• **EXERCISE DESCRIPTION**
Scan the following material for the string "FreeCAD" and copy each line in which it appears.

• **SUPPLIED INFORMATION**
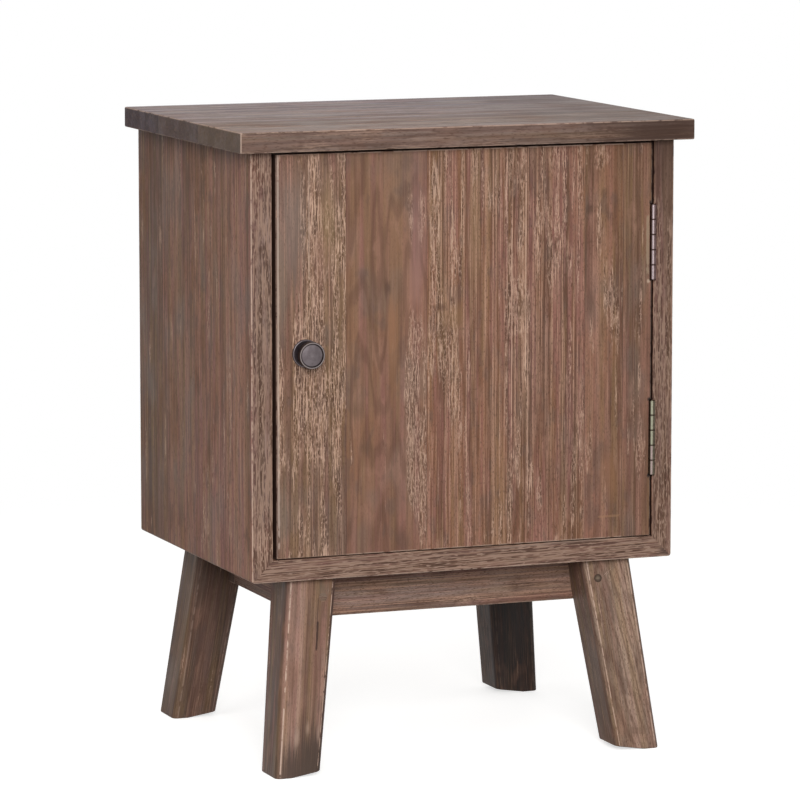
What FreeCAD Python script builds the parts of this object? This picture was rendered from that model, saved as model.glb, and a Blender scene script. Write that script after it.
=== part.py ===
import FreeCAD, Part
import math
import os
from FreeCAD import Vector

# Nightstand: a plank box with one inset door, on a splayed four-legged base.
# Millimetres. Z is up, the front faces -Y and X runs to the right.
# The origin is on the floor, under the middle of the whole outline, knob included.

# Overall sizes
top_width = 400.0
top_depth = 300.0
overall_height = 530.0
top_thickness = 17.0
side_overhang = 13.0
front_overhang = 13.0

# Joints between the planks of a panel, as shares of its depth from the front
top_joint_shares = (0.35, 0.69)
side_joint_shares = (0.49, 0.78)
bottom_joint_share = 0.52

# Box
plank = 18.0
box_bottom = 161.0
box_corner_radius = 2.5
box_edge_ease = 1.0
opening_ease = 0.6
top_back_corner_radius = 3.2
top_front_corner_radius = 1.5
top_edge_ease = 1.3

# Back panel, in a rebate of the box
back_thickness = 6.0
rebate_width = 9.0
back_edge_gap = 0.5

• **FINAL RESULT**
What FreeCAD Python script builds the parts of this object? This picture was rendered from that model, saved as model.glb, and a Blender scene script. Write that script after it.
import FreeCAD, Part
from FreeCAD import Vector